Wie viele Sprachen hat auch Filipino kein grammatikalisches Geschlecht, von spanischen Lehnworten abgesehen. Oft ist es schmerzhaft, diese Offenheit im Deutschen vereindeutigen zu müssen. Sie fordert aber auch dazu heraus, für jeden Text passende Formen zu suchen, um am Korsett des generischen Maskulinums zu rütteln.

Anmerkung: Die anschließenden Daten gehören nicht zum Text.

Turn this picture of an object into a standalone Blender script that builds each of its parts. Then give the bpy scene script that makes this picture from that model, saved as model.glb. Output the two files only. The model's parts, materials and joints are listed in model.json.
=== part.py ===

Zu den strukturellen Schwierigkeiten zählt die schwache institutionelle Abstützung der Sprache: Ein monolinguales Wörterbuch vom Standard eines Webster oder Duden steht aus. Etymologische Wörterbücher sind Flickwerk und schwer zugänglich. Aktuell breiten sich kurzlebige digitale Wörterverzeichnisse aus, die mit Machine-Learning-Programmen betrieben werden. Das alles in der Kombination Filipino-Englisch. Den Sprung ins Deutsche muss ich also selbst vollziehen und mir dafür eigene Arbeitsinstrumente erstellen.

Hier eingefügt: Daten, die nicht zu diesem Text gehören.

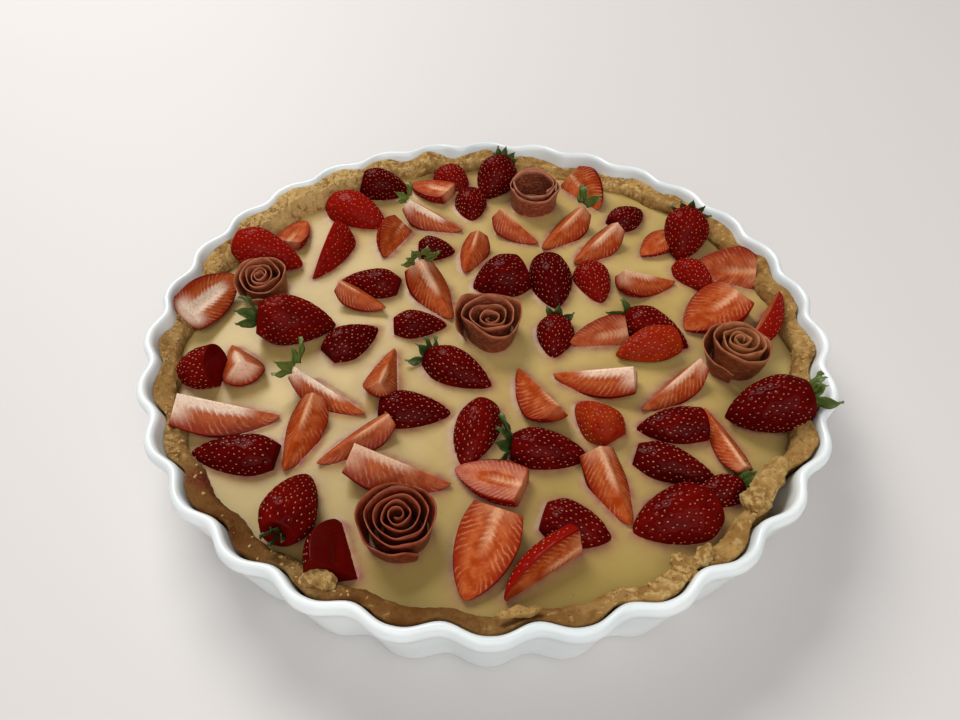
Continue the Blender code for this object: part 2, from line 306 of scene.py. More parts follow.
@dataclass(frozen=True)
class GlazeFinish:
    """White glaze of the dish, faintly bluish."""

    light: Colour = (0.80, 0.85, 0.85)
    shade: Colour = (0.70, 0.76, 0.77)

    def material(self) -> bpy.types.Material:
        """Make the material.

        Returns:
            A glossy white with a hint of unevenness.
        """
        bench = NodeBench("white_glaze")
        place = bench.place()
        cloud = bench.grain(place, 40.0, 2.0)
        bench.colour(bench.blend(bench.span(cloud, 0.35, 0.65), self.light, self.shade))
        bench.gloss(0.30, coat=0.30, coat_roughness=0.10)
        bench.relief(bench.grain(place, 9.0, 1.0), 0.05, 0.35)
        return bench.material


@dataclass(frozen=True)
class PastryFinish:
    """Baked shortcrust: golden tan, lighter where it crumbles, brown where it caught, with painted shade in
    its cracks, low places and pits.
    """

    pale: Colour = (0.56, 0.375, 0.145)
    light: Colour = (0.43, 0.257, 0.082)
    tan: Colour = (0.28, 0.145, 0.039)
    brown: Colour = (0.100, 0.031, 0.005)
    jam: Colour = (0.13, 0.012, 0.006)

    def material(self) -> bpy.types.Material:
        """Make the material.

        Returns:
            A matte pastry that reads its piece's numbers for crumb and relief, for browning and painted shade,
            and for jam.
        """
        bench = NodeBench("baked_pastry")
        place = bench.place()
        cloud = bench.grain(place, 12.0, 4.0)
        fine = bench.grain(place, 1.3, 5.0, 0.70)
        crumb_and_relief = bench.attribute("crumb_and_relief").outputs["Fac"]
        baked_and_shade = bench.attribute("baked_and_shade").outputs["Fac"]
        jam = bench.attribute("jam").outputs["Fac"]
        body = bench.blend(bench.span(cloud, 0.38, 0.64), self.tan, self.light)
        lift = bench.value("MULTIPLY", bench.span(crumb_and_relief, 0.25, 0.9),
                           bench.span(fine, 0.36, 0.56, 0.4, 1.0))
        body = bench.blend(lift, body, self.pale)
        # Painted shade: low places and cracks, where the crumb number falls below zero, turn brown.
        sunk = bench.span(crumb_and_relief, -0.7, 0.05, 0.5, 0.0)
        body = bench.blend(sunk, body, self.brown)
        # Browning from the oven, laid on harder along the front as painted shade.
        toast_and_shade = bench.value("MULTIPLY", baked_and_shade, bench.span(cloud, 0.30, 0.60, 0.55, 1.0))
        body = bench.blend(toast_and_shade, body, self.brown)
        # Painted shade: the small pits, which the relief also sinks, turn brown.
        pits = bench.span(bench.cells(place, 1.5), 0.10, 0.34, 0.62, 0.0)
        pits = bench.value("MULTIPLY", pits, bench.span(fine, 0.42, 0.60))
        body = bench.blend(pits, body, self.brown)
        body = bench.blend(bench.value("MULTIPLY", jam, bench.span(fine, 0.30, 0.52)), body, self.jam)
        bench.colour(body)
        bench.gloss(0.80, specular=0.08)
        bench.relief(bench.value("ADD", fine, bench.value("MULTIPLY", pits, -0.6)), 0.70, 1.0)
        return bench.material


@dataclass(frozen=True)
class CustardFinish:
    """Set vanilla custard: pale yellow, satin, specked; juice and painted contact shadow tinge it by the
    fruit, and painted shade darkens its front.
    """

    cream: Colour = (0.490, 0.360, 0.128)
    deep: Colour = (0.405, 0.286, 0.088)
    # Colour of the painted shade towards the front.
    front_shade: Colour = (0.285, 0.202, 0.050)
    # Reddish tint beside the fruit: partly juice, partly a painted contact shadow.
    juice_shadow_tint: Colour = (0.26, 0.085, 0.075)
    speck: Colour = (0.09, 0.05, 0.02)

    def material(self) -> bpy.types.Material:
        """Make the material.

        Returns:
            A satin custard that reads its piece's number for the juice tint and painted contact shadow beside
            the fruit.
        """
        bench = NodeBench("vanilla_custard")
        place = bench.place()
        cloud = bench.grain(place, 34.0, 3.0)
        body = bench.blend(bench.span(cloud, 0.34, 0.66), self.cream, self.deep)
        apart = bench.node("ShaderNodeSeparateXYZ")
        bench.feed(apart.inputs[0], place)
        # Painted shade: the custard darkens towards the front (-Y), where the light falls off.
        painted_front_shade = bench.span(apart.outputs[1], -0.135, -0.02, 0.75, 0.0)
        body = bench.blend(painted_front_shade, body, self.front_shade)
        # Beside the fruit: partly a juice tint, partly a painted contact shadow.
        juice_and_shadow = bench.attribute("juice_and_shadow").outputs["Fac"]
        wander = bench.span(bench.grain(place, 5.0, 2.0), 0.3, 0.7, 0.55, 1.1)
        body = bench.blend(bench.value("MULTIPLY", juice_and_shadow, wander), body, self.juice_shadow_tint)
        for spacing, least, most, strength in ((3.1, 0.03, 0.085, 0.8), (1.7, 0.02, 0.10, 0.45)):
            dots = bench.span(bench.cells(place, spacing), least, most, strength, 0.0)
            some = bench.span(bench.grain(place, 7.0 * spacing, 2.0), 0.46, 0.58)
            body = bench.blend(bench.value("MULTIPLY", dots, some), body, self.speck)
        bench.colour(body)
        bench.gloss(0.36, coat=0.06, coat_roughness=0.2, specular=0.14)
        bench.relief(bench.grain(place, 6.0, 3.0), 0.25, 0.35)
        return bench.material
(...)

Die Abwesenheit allgemein anerkannter Diplome heißt auch, dass der Aufbau von Vertrauen in meine Arbeit über persönliche Beziehungen sowie individuelle Auskünfte von Autor:innen und Autoritätspersonen erfolgt. Das ist ein bisschen wie „Street Credibility“: Ziemlich fragil.
Auch diese institutionellen Schwächen haben aber ihre Vorteile. Das Gefühl, etwas neu aufzubauen, ist beflügelnd. Die Abwesenheit von Standards und respektheischenden Vorbildern eröffnet auch einen großen Freiraum. Zur Vertiefung und Verfeinerung der eigenen Arbeit ist der Aufbau einer Community von professionell Übersetzenden, die sich untereinander austauschen, kritisieren und inspirieren, aber unabdingbar.

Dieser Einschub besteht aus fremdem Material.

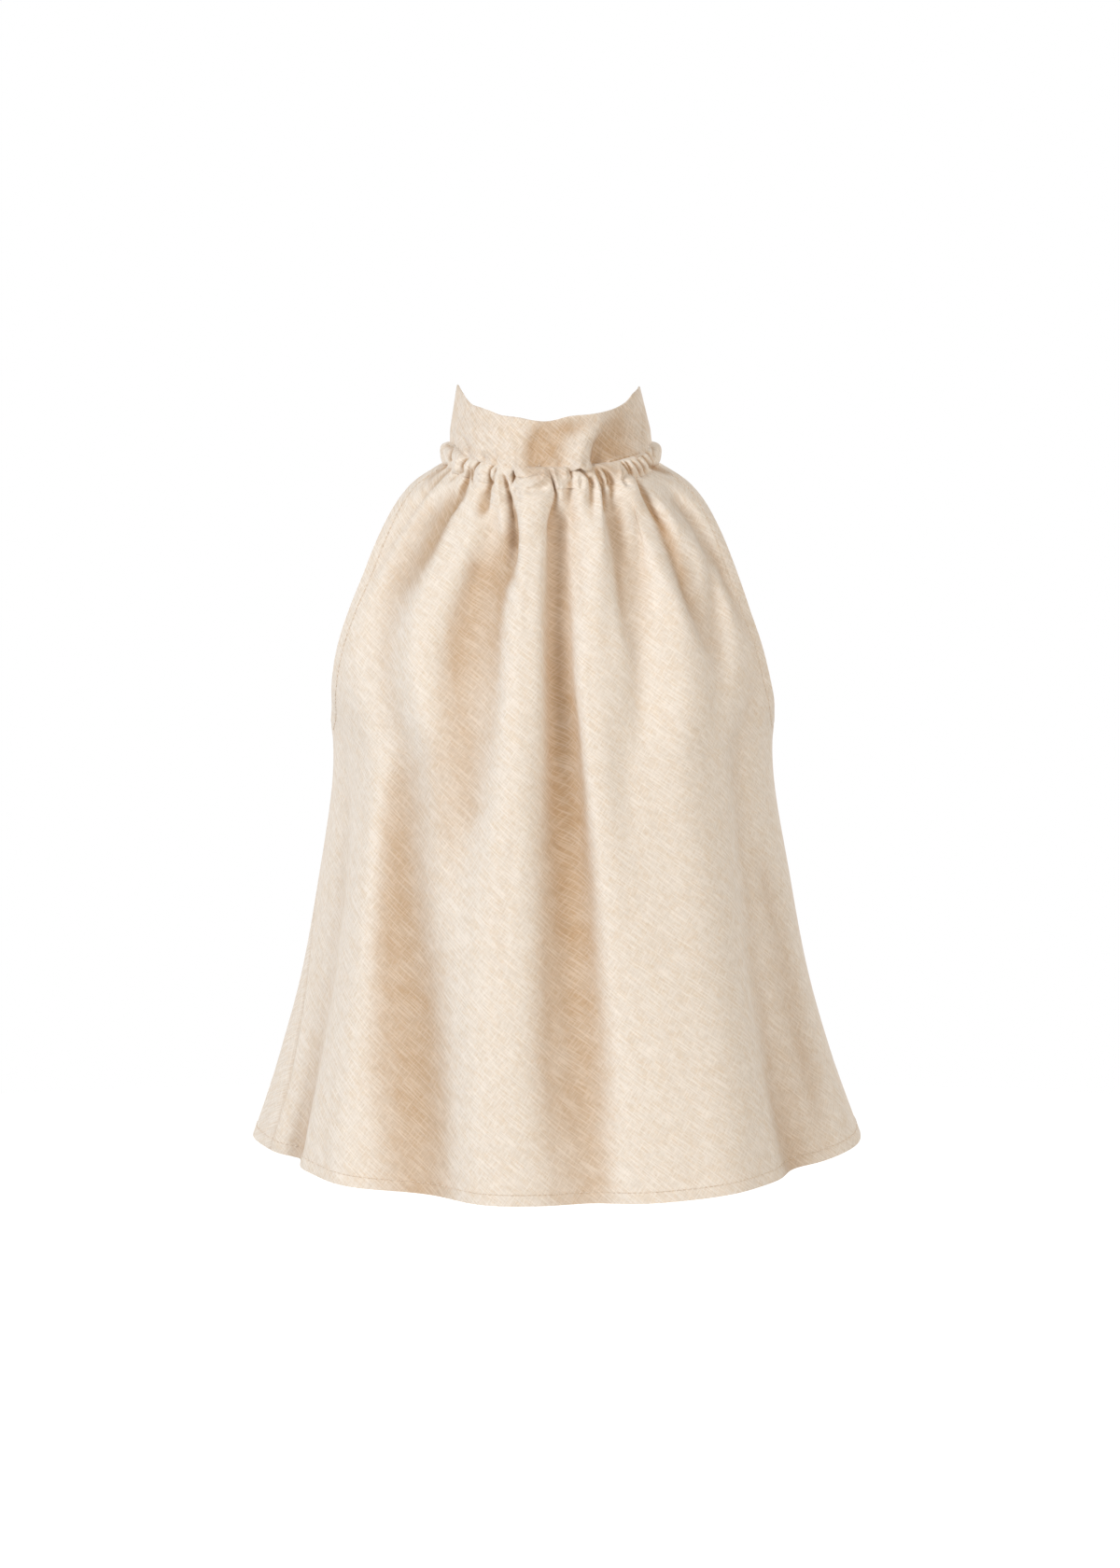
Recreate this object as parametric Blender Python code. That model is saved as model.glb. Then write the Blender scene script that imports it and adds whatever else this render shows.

Was kann Tagalog/Filipino, was Deutsch nicht kann?
Wie das Indonesische hat auch Filipino zwei Formen für das Pronomen „wir“. Eine inklusive Form schließt die angesprochene Person mit ein, die exklusive Form schließt sie von der Aussage aus. Wenn ich an dieser Stelle von „uns Schweizer:innen“ schreibe, werden sich nicht alle Leser:innen inkludiert fühlen. Diese Feinheit kann in ganz privaten, aber auch öffentlichen Situationen klärend wirken. Sie hat zum Beispiel dazu geführt, dass ich sehr viel genauer hinhöre, wenn in einer politischen Ansprache das Wort „wir“ vorkommt.
Mir scheint, dass Filipino über sehr viele fein abgestimmte Verben für Berührungen verfügt, die ich auf Deutsch bisher mit „anfassen“, „anstupsen“, „streicheln“ übersetze und dabei weiß, dass das viel zu grob ist. Wie das Deutsche in diesem Bereich zärtlicher und sprechender werden könnte, ist ein Projekt für künftige Übersetzungen.

Annette Hug ist 1970 in Zürich geboren. Sie hat in Zürich Geschichte und in Manila „Women and Development Studies“ studiert. Nach Tätigkeiten als Dozentin und Gewerkschaftssekretärin lebt sie seit Januar 2015 als freie Autorin. Ihr dritter Roman „Wilhelm Tell in Manila“ (Wunderhorn, 2016) stellt einen übersetzer ins Zentrum: Der philippinische Schriftsteller José Rizal, wie er 1886 Friedrich Schillers „Wilhelm Tell“ ins Tagalog übertrug. Für diesen Roman wurde sie 2017 mit einem Schweizer Literaturpreis ausgezeichnet. Alle zwei Wochen erscheint in der Wochenzeitung WOZ Hugs Kolumne „Ein Traum der Welt“. Seit 2024 veröffentlicht sie Übersetzungen von Filipino (Tagalog) ins Deutsche: Gediche von Luna Sicat Cleto, eine historische Novelle von Isabelo de los Reyes, sowie die Romane „Das Meer der Aswang“ von Allan N. Derain und „Die 70er“ von Lualhati Bautista.